You're probably getting modded offtopic because you did not clearly link Apple to this bit:
"I'm not criticising American ideals or the American people, but this kind of behaviour is made possible by unregulated free-market capitalism. America is not at that extreme, but it is surely closer to it than any other country. Since Stalinist Russia was all about centralisation, the very fact that Apple is a private company means it has little in common with it."
So allow me: Apple is a perfect example of what unregulated free markets result in. All those liberarians who want to vote with your feet... look at how many people are quite happy to take censorship and control far out-stepping the federal government, because of a shiny product. Apple has the very real potential of eventually reaching the critical mass of Microsoft, where you are FORCED to do business with them, or be unable to use digital devices.
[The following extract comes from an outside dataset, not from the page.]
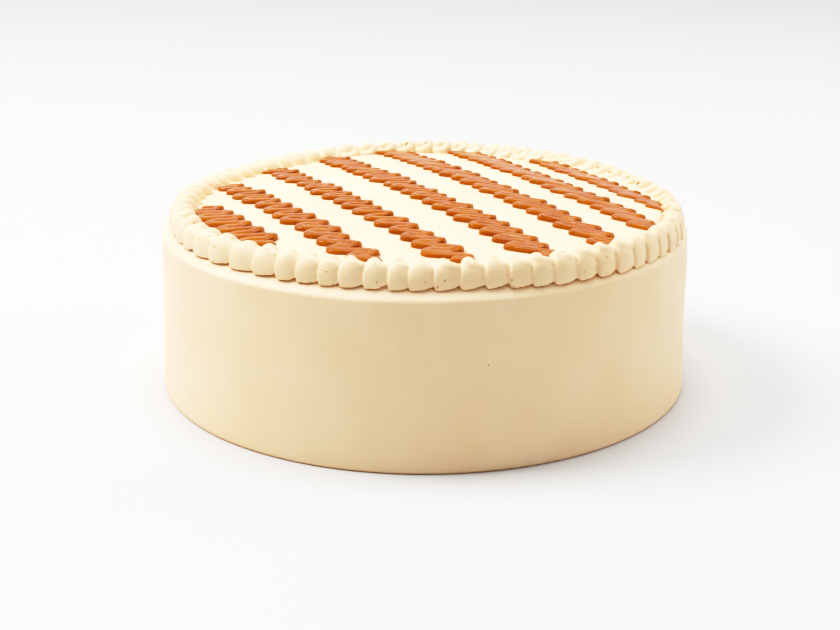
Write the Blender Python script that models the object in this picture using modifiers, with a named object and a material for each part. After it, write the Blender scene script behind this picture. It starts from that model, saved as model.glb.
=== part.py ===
"""A dulce de leche layer cake: iced body, piped border and seven piped caramel stripes.

Metres, +Z up. The origin is the centre of the flat base, and the front of the cake faces -Y.
"""
import math
import random

import bpy
from mathutils import Vector

# Iced body
TOP_RADIUS = 0.1100          # wall radius just under the rounded shoulder
BASE_RADIUS = 0.1126         # the wall spreads a little towards the base
BASE_EDGE_RADIUS = 0.0012
CROWN_HEIGHT = 0.0783        # middle of the slightly domed top
CROWN_DROP = 0.0044          # how far the dome falls over one top radius
SHOULDER_WIDTH = 0.0110      # the rounded shoulder, across and down
SHOULDER_DEPTH = 0.0143
BODY_SEGMENTS = 60
DOME_RINGS = 3
SHOULDER_STEPS = 6

# Piped border: one strand laid in overlapping loops
LOOPS = 70
LOOP_SEED = 11
LOOP_UNEVENNESS = 0.13       # random share of a loop's width
LOOP_SPREAD = 0.14           # loops are wider on the left and tighter on the right
LEAST_FULLNESS = 0.75        # how far the slackest loop's wall swells out of its creases
BORDER_RADIUS = 0.1013       # centre line of the border
BORDER_OFFSET = 0.0010       # the ring sits a little to the right of the middle
BORDER_HALF_WIDTH = 0.0060
BORDER_TOP = 0.0797
CREASE_DEPTH = 0.0013
ARCH_HEIGHT = 0.0016
LOOP_DROP = 0.0006           # loops differ in height by this much
LOOP_LEAN = 0.55             # share of a loop by which its inner side runs ahead
# sections of a loop: how far along it, how full its wall is, how high its arch is
LOOP_STAGES = [(0.0, 0.0, 0.35), (0.12, 0.8, 0.8), (0.38, 1.0, 1.0), (0.66, 0.85, 0.45), (0.92, 0.45, 0.0)]
# the border's cross-section, from the outer foot over the top to the underside: share of the
# half width out from the centre line, share of the height, share of the lean
BORDER_SECTION = [
    (0.92, 0.0, 0.0),
    (1.0, 0.45, 0.0),
    (0.7, 0.86, 0.1),
    (0.13, 1.0, 0.45),
    (-0.77, 0.72, 0.8),
    (-1.0, 0.35, 1.0),
    (-0.57, 0.0, 0.9),
    (0.13, 0.0, 0.5),
    (0.57, 0.0, 0.25),
]

# Caramel stripes: a flat strand laid in slanting zigzags
STRIPES = 7
STRIPE_PITCH = 0.0322
STRIPE_BUNCHING = 0.0165     # outer stripes lie closer, by this share for each step squared
STRIPE_SHIFT = -0.0016
STRIPE_HEADING = -61.5       # degrees from +X, towards the front right
STRIPE_FAN = -0.7            # degrees more for each stripe to the right
STROKE_HEADING = -18.0       # degrees from +X of the strokes of the middle stripe
STROKE_FAN = -5.0
STROKE_LENGTH = 0.0062       # mean straight part of a stroke
PERIOD_BACK = 0.0072         # step of the zigzag at the back and at the front of the top
PERIOD_FRONT = 0.0112
STRAND_HEIGHT = 0.0022
STRAND_FILL = 0.88           # strand width as a share of the room between strokes
STRIPE_LIMIT = 0.0938        # the strokes stop at this radius, short of the border
SHORTEST_STROKE = 0.0012
# corners of the strand's section, as shares of its width and height
STRAND_SECTION = [(-0.5, 0.0), (0.5, 0.0), (0.36, 1.0), (-0.36, 1.0)]

CLEARANCE = 0.0003           # gap between pieces that touch
SLOPE_CLEARANCE = 0.0002     # more for flat undersides on the sloping top

ICING_COLOUR = (0.86, 0.70, 0.49, 1.0)
BORDER_COLOUR = (0.90, 0.76, 0.56, 1.0)
CARAMEL_COLOUR = (0.52, 0.14, 0.02, 1.0)
ICING_ROUGHNESS = 0.55
BORDER_ROUGHNESS = 0.5
CARAMEL_ROUGHNESS = 0.25


def clear_scene():
    for item in list(bpy.data.objects):
        bpy.data.objects.remove(item, do_unlink=True)


def new_collection(name):
    collection = bpy.data.collections.new(name)
    bpy.context.scene.collection.children.link(collection)
    return collection


def new_material(name, colour, roughness):
    material = bpy.data.materials.new(name)
    material.use_nodes = True
    shader = material.node_tree.nodes["Principled BSDF"]
    shader.inputs["Base Color"].default_value = colour
    shader.inputs["Roughness"].default_value = roughness
    shader.inputs["Metallic"].default_value = 0.0
    return material


def link_object(name, data, collection, material):
    item = bpy.data.objects.new(name, data)
    collection.objects.link(item)
    data.materials.append(material)
    return item


def top_height(radius):
    """Height of the iced top at a distance from the axis, over the shoulder too."""
    crown = CROWN_HEIGHT - CROWN_DROP * (radius / TOP_RADIUS) ** 2
    start = TOP_RADIUS - SHOULDER_WIDTH
    if radius <= start:
        return crown
    across = min((radius - start) / SHOULDER_WIDTH, 1.0)
    edge = CROWN_HEIGHT - CROWN_DROP * (start / TOP_RADIUS) ** 2
    return edge - SHOULDER_DEPTH * (1.0 - math.sqrt(1.0 - across ** 2))


def body_profile():
    """Half outline of the body, from the middle of the top down to the middle of the base."""
    start = TOP_RADIUS - SHOULDER_WIDTH
    points = []
    for ring in range(DOME_RINGS):
        radius = start * ring / DOME_RINGS
        points.append((radius, top_height(radius)))
    edge = top_height(start)
    for step in range(SHOULDER_STEPS + 1):
        turn = 0.5 * math.pi * step / SHOULDER_STEPS
        points.append((start + SHOULDER_WIDTH * math.sin(turn),
                       edge - SHOULDER_DEPTH * (1.0 - math.cos(turn))))
    points.append((BASE_RADIUS, BASE_EDGE_RADIUS))
    points.append((BASE_RADIUS - BASE_EDGE_RADIUS, 0.0))
    points.append((0.0, 0.0))
    return points


def make_body(collection):
    points = body_profile()
    mesh = bpy.data.meshes.new("cake_body")
    mesh.from_pydata([(r, 0.0, z) for r, z in points],
                     [(i, i + 1) for i in range(len(points) - 1)], [])
    body = link_object("cake_body", mesh, collection, new_material("icing", ICING_COLOUR, ICING_ROUGHNESS))
    screw = body.modifiers.new("turn", "SCREW")
    screw.steps = BODY_SEGMENTS
    screw.render_steps = BODY_SEGMENTS
    screw.use_merge_vertices = True
    screw.merge_threshold = 0.00001
    screw.use_smooth_shade = True
    return body


def loop_edges():
    """Angles where each loop of the border starts, anticlockwise from +X, with the closing angle."""
    chance = random.Random(LOOP_SEED)
    widths = []
    for loop in range(LOOPS):
        angle = 2.0 * math.pi * loop / LOOPS
        width = 1.0 - LOOP_SPREAD * math.cos(angle)
        widths.append(width * (1.0 + LOOP_UNEVENNESS * chance.uniform(-1.0, 1.0)))
    scale = 2.0 * math.pi / sum(widths)
    edges = [0.0]
    for width in widths:
        edges.append(edges[-1] + width * scale)
    return edges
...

If that happens, then sorry, I'd rather the government than Apple. Corporations do not value your freedom, and for the most part, neither do their consumers; that's why we have regulations and anti-monopoly laws.
Great Intellect...
I'm not criticising American ideals or the American people, but this kind of behaviour is made possible by unregulated free-market capitalism.
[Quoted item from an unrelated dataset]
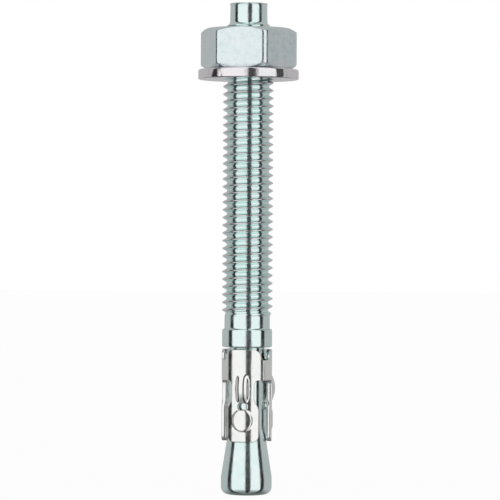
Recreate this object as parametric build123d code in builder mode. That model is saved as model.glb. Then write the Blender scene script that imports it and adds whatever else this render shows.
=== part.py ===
from build123d import *
import os
from math import atan2, cos, degrees, floor, pi, radians, sin, sqrt, tan

# Wedge anchor for a 10 mm hole, standing on its cone end. Millimetres, +Z up.
# The origin is at the middle of the foot. The viewer stands on the -Y side.

# Thread, as rings of flat sides: their helix and their round are left out
thread_radius = 4.925
thread_root_radius = 4.08
thread_pitch = 1.5
thread_sides = 10
blank_radius = 4.42

# Bolt, from the foot upwards
bolt_length = 95.6
land_radius = 4.95
land_top = 3.4
foot_chamfer = 1.1
foot_chamfer_reach = 0.45
cone_half_angle = 8.85
neck_radius = 3.4
collar_radius = 4.87
collar_height = 3.5
collar_chamfer = 0.25
plain_shank = 2.4
stub_length = 3.9
stub_base_radius = 3.64
stub_top_radius = 3.58
burr_radius = 3.73
burr_height = 0.35
point_half_angle = 53

# Expansion sleeve
sleeve_outer_radius = 4.9
sheet_thickness = 0.95
sleeve_bottom = 10.4
sleeve_height = 17.9
collar_gap = 0.4
leaf_count = 3
front_leaf_azimuth = -11
paddle_half_angle = 39.3
stem_half_angle = 28
paddle_top = 6.2
stem_bottom = 8.4
slot_top = 11.9
slot_round = 0.9
paddle_corner_share = 0.245
notch_depth = 2.1
notch_half_angle_low = 10
notch_half_angle_high = 21
notch_round = 0.6
tab_round = 1.0
seam_offset_angle = -8
seam_width = 0.12

# Pressed forms of each leaf
rib_width = 2.5
rib_height = 0.95
rib_bottom = 7.5
rib_top = 13.1
rib_chamfer = 0.7
window_width = 1.9
window_height = 1.3
pad_width = 4.2
pad_bottom = 1.9
pad_height = 0.22

# Washer and nut
washer_outer_radius = 9.8
washer_hole_radius = 5.25
washer_thickness = 1.93
washer_chamfer = 0.25
nut_across_flats = 16.8
nut_height = 8.0
nut_corner_round = 1.4
nut_face_azimuth = -10.7
nut_chamfer_angle = 30
nut_chamfer_radius = 8.1
nut_mouth_radius = 5.4
nut_bore_clearance = 0.05
rod_above_nut = 4.9

# Heights that follow from the sizes above
neck_bottom = land_top + (land_radius - neck_radius) / tan(radians(cone_half_angle))
collar_bottom = sleeve_bottom + sleeve_height + collar_gap
collar_top = collar_bottom + collar_height
thread_bottom = collar_top + plain_shank
stub_bottom = bolt_length - stub_length
point_height = (thread_root_radius - stub_base_radius) / tan(radians(point_half_angle))
point_bottom = stub_bottom - point_height
thread_turns = floor((point_bottom - thread_bottom) / thread_pitch)
thread_top = thread_bottom + thread_turns * thread_pitch
nut_top = bolt_length - rod_above_nut
nut_bottom = nut_top - nut_height
washer_bottom = nut_bottom - washer_thickness
leaf_pitch = 360 / leaf_count
sleeve_inner_radius = sleeve_outer_radius - sheet_thickness
sleeve_top = sleeve_bottom + sleeve_height
paddle_corner = paddle_corner_share * sleeve_outer_radius
window_middle = rib_bottom - window_height / 2


def turned(outline):
    """A solid turned about Z from the (radius, height) corners of its right half."""
    with BuildPart() as solid:
        with BuildSketch(Plane.XZ):
            with BuildLine():
                Polyline((0, outline[0][1]), *outline, (0, outline[-1][1]), close=True)
            make_face()
        revolve(axis=Axis.Z)
    return solid.part


def bolt():
    """The rod: foot, cone, neck, collar, plain shank, threaded shank and stub."""
    shank = turned(
        [
            (land_radius - foot_chamfer, 0),
            (land_radius - foot_chamfer_reach, foot_chamfer_reach),
            (land_radius, foot_chamfer),
            (land_radius, land_top),
            (neck_radius, neck_bottom),
            (neck_radius, collar_bottom),
            (collar_radius - collar_chamfer, collar_bottom),
            (collar_radius, collar_bottom + collar_chamfer),
            (collar_radius, collar_top - collar_chamfer),
            (collar_radius - collar_chamfer, collar_top),
            (blank_radius, collar_top),
            (blank_radius, thread_bottom),
        ]
    )
    stub = turned(
        [
            (thread_root_radius, thread_top),
            (thread_root_radius, point_bottom),
            (stub_base_radius, stub_bottom),
            (stub_top_radius, bolt_length - burr_height),
            (burr_radius, bolt_length - burr_height / 2),
            (stub_top_radius, bolt_length),
        ]
    )
    with BuildPart() as rod:
        add(shank)
        add(threaded_shank())
        add(stub)
    return rod.part


def threaded_shank():
    """The thread as rings: a crest half-way between each two roots, one turn of pitch apart."""
    flank_height = thread_pitch / 2
    flat_drop = (thread_radius - thread_root_radius) * cos(pi / thread_sides)
    flank_angle = degrees(atan2(flat_drop, flank_height))
    with BuildPart() as upper_flank:
        with BuildSketch():
            RegularPolygon(thread_radius, thread_sides)
        extrude(amount=flank_height, taper=flank_angle)
    ring = upper_flank.part + upper_flank.part.rotate(Axis.X, 180)
    crests = [thread_bottom + flank_height + turn * thread_pitch for turn in range(thread_turns)]
    with BuildPart() as shank:
        with Locations([(0, 0, height) for height in crests]):
            add(ring)
    return shank.part


def facing_plane(reach):
    """A plane square to the view direction, as far in front of the axis as reach says."""
    return Plane(origin=(0, -reach, 0), x_dir=(1, 0, 0), z_dir=(0, -1, 0))


def radial_cutter(outline, corner_radius):
    """A cutter with radial sides. Its outline is (angle round the sleeve, height) pairs."""
    with BuildPart() as cutter:
        for reach in (sleeve_inner_radius - sheet_thickness, sleeve_outer_radius + rib_height):
            with BuildSketch(facing_plane(reach)):
                with BuildLine():
                    FilletPolyline(
                        [(reach * tan(radians(angle)), height) for angle, height in outline],
                        radius=corner_radius * reach / sleeve_outer_radius,
                        close=True,
                    )
                make_face()
        loft(ruled=True)
    return cutter.part


def mirrored(half_outline):
    """Closes the right half of an outline with its mirror image."""
    return half_outline + [(-angle, height) for angle, height in reversed(half_outline)]


def slot_cutter():
    """The space between two leaves: narrow between the paddles, wide between the stems."""
    half_leaf = leaf_pitch / 2
    return radial_cutter(
        mirrored(
            [
                (half_leaf - paddle_half_angle, sleeve_bottom - 2 * slot_round),
                (half_leaf - paddle_half_angle, sleeve_bottom + paddle_top),
                (half_leaf - stem_half_angle, sleeve_bottom + stem_bottom),
                (half_leaf - stem_half_angle, sleeve_bottom + slot_top),
            ]
        ),
        slot_round,
    )


def notch_cutter():
    """The notch in the top edge above each slot, its sides carried on past the edge."""
    widening = notch_half_angle_high - notch_half_angle_low
    return radial_cutter(
        mirrored(
            [
                (notch_half_angle_low, sleeve_top - notch_depth),
                (notch_half_angle_high + widening, sleeve_top + notch_depth),
            ]
        ),
        notch_round,
    )


def rib(base_radius, inset):
    """A leaf's rib at azimuth 0, bulging out from a cylinder. Inset makes it smaller at the sides."""
    low = sleeve_bottom + rib_bottom + inset
    high = sleeve_bottom + rib_top - inset
    root_radius = base_radius - sheet_thickness / 2
    with BuildPart() as bar:
        with BuildSketch(Plane(origin=(0, 0, 0), x_dir=(0, -1, 0), z_dir=(-1, 0, 0))):
            with BuildLine():
                ThreePointArc(
                    (base_radius, low),
                    (base_radius + rib_height, (low + high) / 2),
                    (base_radius, high),
                )
                Polyline(
                    (base_radius, high),
                    (root_radius, high),
                    (root_radius, low),
                    (base_radius, low),
                )
            make_face()
        extrude(amount=rib_width / 2 - inset, both=True)
    return bar.part


def pad():
    """The raised oval of a leaf's paddle, at azimuth 0, between its foot and the window."""
    pad_top = window_middle - window_height / 2
    centre_height = sleeve_bottom + (pad_bottom + pad_top) / 2
    with BuildPart() as oval:
        with BuildSketch(Plane.XY.offset(sleeve_bottom)):
            Circle(sleeve_outer_radius + pad_height)
            Circle(sleeve_inner_radius + sheet_thickness / 2, mode=Mode.SUBTRACT)
        extrude(amount=stem_bottom)
        with BuildSketch(facing_plane(0)):
            with Locations((0, centre_height)):
                Ellipse(pad_width / 2, (pad_top - pad_bottom) / 2)
        extrude(amount=sleeve_outer_radius * 2, mode=Mode.INTERSECT)
    return oval.part


def expansion_sleeve():
    """One strip of sheet, punched, pressed and wrapped round the neck."""
    slots = slot_cutter()
    notches = notch_cutter()
    ribs = rib(sleeve_outer_radius, 0)
    rib_crest = ribs.faces().filter_by(GeomType.CYLINDER).edges().filter_by(GeomType.CIRCLE)
    ribs = chamfer(rib_crest, rib_chamfer)
    rib_hollows = rib(sleeve_inner_radius, sheet_thickness / 2)
    pads = pad()
    first_slot = front_leaf_azimuth + leaf_pitch / 2
    with BuildPart() as sleeve:
        with BuildSketch(Plane.XY.offset(sleeve_bottom)):
            Circle(sleeve_outer_radius)
            Circle(sleeve_inner_radius, mode=Mode.SUBTRACT)
        extrude(amount=sleeve_height)
        with PolarLocations(0, leaf_count, start_angle=first_slot):
            add(slots, mode=Mode.SUBTRACT)
            add(notches, mode=Mode.SUBTRACT)
        foot_edges = sleeve.edges().group_by(Axis.Z)[0]
        fillet(foot_edges.group_by(SortBy.LENGTH)[0], paddle_corner)
        top_edges = sleeve.edges().group_by(Axis.Z)[-1]
        fillet(top_edges.group_by(SortBy.LENGTH)[0], tab_round)
        with PolarLocations(0, leaf_count, start_angle=front_leaf_azimuth):
            add(ribs)
            add(pads)
            add(rib_hollows, mode=Mode.SUBTRACT)
        for leaf in range(leaf_count):
            azimuth = front_leaf_azimuth + leaf * leaf_pitch
            with BuildSketch(azimuth_plane(azimuth)):
                with Locations((0, sleeve_bottom + window_middle)):
                    SlotOverall(window_width, window_height)
            extrude(amount=sleeve_outer_radius * 2, mode=Mode.SUBTRACT)
        with BuildSketch(azimuth_plane(first_slot + seam_offset_angle)):
            with Locations((0, sleeve_bottom + (slot_top + sleeve_height) / 2)):
                Rectangle(seam_width, sleeve_height - slot_top)
        extrude(amount=sleeve_outer_radius * 2, mode=Mode.SUBTRACT)
    return sleeve.part


def azimuth_plane(azimuth):
    """A plane through the axis, square to the ray at an azimuth, with its Y axis up."""
    turn = radians(azimuth)
    return Plane(origin=(0, 0, 0), x_dir=(cos(turn), sin(turn), 0), z_dir=(sin(turn), -cos(turn), 0))


def washer():
    """A flat punched ring under the nut."""
    with BuildPart() as ring:
        with BuildSketch(Plane.XY.offset(washer_bottom)):
            Circle(washer_outer_radius)
            Circle(washer_hole_radius, mode=Mode.SUBTRACT)
        extrude(amount=washer_thickness)
        rims = ring.edges().filter_by(GeomType.CIRCLE).group_by(SortBy.RADIUS)
        chamfer(rims[-1], washer_chamfer)
    return ring.part


def hex_nut():
    """A hexagon nut with both faces chamfered, and its bore clear of the thread's crests."""
    bore_radius = thread_radius + nut_bore_clearance
    corner_radius = nut_across_flats / sqrt(3)
    chamfer_height = (corner_radius - nut_chamfer_radius) * tan(radians(nut_chamfer_angle))
    mouth_depth = nut_mouth_radius - bore_radius
    with BuildPart() as nut:
        with BuildSketch(Plane.XY.offset(nut_bottom)):
            RegularPolygon(
                nut_across_flats / 2, 6, major_radius=False, rotation=nut_face_azimuth
            )
        extrude(amount=nut_height)
        fillet(nut.edges().filter_by(Axis.Z), nut_corner_round)
        with BuildSketch(Plane.XZ):
            with BuildLine():
                Polyline(
                    (nut_mouth_radius, nut_bottom),
                    (nut_chamfer_radius, nut_bottom),
                    (corner_radius, nut_bottom + chamfer_height),
                    (corner_radius, nut_top - chamfer_height),
                    (nut_chamfer_radius, nut_top),
                    (nut_mouth_radius, nut_top),
                    (bore_radius, nut_top - mouth_depth),
                    (bore_radius, nut_bottom + mouth_depth),
                    close=True,
                )
            make_face()
        revolve(axis=Axis.Z, mode=Mode.INTERSECT)
    return nut.part


os.makedirs("parts", exist_ok=True)
pieces = {
    "anchor_bolt": bolt(),
    "expansion_sleeve": expansion_sleeve(),
    "washer": washer(),
    "hex_nut": hex_nut(),
}
for name, piece in pieces.items():
    piece.label = name
    export_step(piece, f"parts/{name}.step")
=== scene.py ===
import bmesh
import bpy
from math import atan, atan2, cos, floor, hypot, pi, radians, sin, sqrt, tan
from mathutils import Matrix, Vector, noise


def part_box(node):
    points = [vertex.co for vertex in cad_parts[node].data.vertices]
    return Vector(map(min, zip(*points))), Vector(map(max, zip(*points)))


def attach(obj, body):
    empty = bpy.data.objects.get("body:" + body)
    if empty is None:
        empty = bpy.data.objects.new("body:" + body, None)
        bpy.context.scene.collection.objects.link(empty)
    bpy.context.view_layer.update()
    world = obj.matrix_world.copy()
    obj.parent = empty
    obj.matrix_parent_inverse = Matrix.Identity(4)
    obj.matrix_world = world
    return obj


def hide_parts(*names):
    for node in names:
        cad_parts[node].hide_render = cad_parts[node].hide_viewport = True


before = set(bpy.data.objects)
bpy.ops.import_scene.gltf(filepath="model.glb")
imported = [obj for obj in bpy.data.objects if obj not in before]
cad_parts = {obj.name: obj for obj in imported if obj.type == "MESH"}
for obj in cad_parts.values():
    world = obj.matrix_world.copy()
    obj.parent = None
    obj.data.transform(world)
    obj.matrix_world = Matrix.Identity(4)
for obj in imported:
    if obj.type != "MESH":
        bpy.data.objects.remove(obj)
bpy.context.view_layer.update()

# Lengths are written in millimetres and angles in degrees. MM turns a length into metres.
MM = 0.001

# Heights that the frame gives
bolt_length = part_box("anchor_bolt")[1][2] / MM
sleeve_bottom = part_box("expansion_sleeve")[0][2] / MM
sleeve_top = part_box("expansion_sleeve")[1][2] / MM
washer_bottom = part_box("washer")[0][2] / MM
washer_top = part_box("washer")[1][2] / MM
washer_outer_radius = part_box("washer")[1][0] / MM
nut_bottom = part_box("hex_nut")[0][2] / MM
nut_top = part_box("hex_nut")[1][2] / MM

# Bolt
land_radius = 4.95
land_top = 3.4
foot_round = 1.5
cone_half_angle = 8.85
neck_radius = 3.4
collar_radius = 4.87
collar_bottom = sleeve_top + 0.4
collar_top = collar_bottom + 3.5
blank_radius = 4.42
stub_bottom = bolt_length - 3.9
stub_base_radius = 3.64
stub_top_radius = 3.58
burr_radius = 3.73
burr_height = 0.35
point_half_angle = 53

# Thread: radii, pitch, and the height of a crest on the +X side
crest_radius = 4.925
root_radius = 4.08
pitch = 1.5
crest_height = 0.64
thread_bottom = collar_top + 2.4
run_out = 1.3
nut_crest_radius = 4.25
nut_thread_gap = 0.09

# Washer and nut
washer_hole_radius = 5.25
washer_edge_round = 0.3
nut_across_flats = 16.8
nut_corner_round = 1.4
nut_face_azimuth = -10.7
nut_chamfer_angle = 30
nut_chamfer_radius = 8.1
nut_mouth_radius = 5.4
nut_thread_start = 0.3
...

Nope. It's made possible by regulated near-free-market capitalism and worse. If it were a truly unregulated free-market, there wouldn't be things like IP that Apple could use to prevent competitors from cloning Apple hardware and software and selling at a lower price or adopting a more free (as in speech) version of iTunes service. Only the power of law keeps the competitors at bay.
Most people confuse Libertarians with neo cons. In reality, corpratisim is the exact thing Libertarians are against.
In all fairness, you should probably tell the self-styled "Libertarians" that, first. Judging by the pro-corporate dribble most of them echo incessantly, they missed the memo.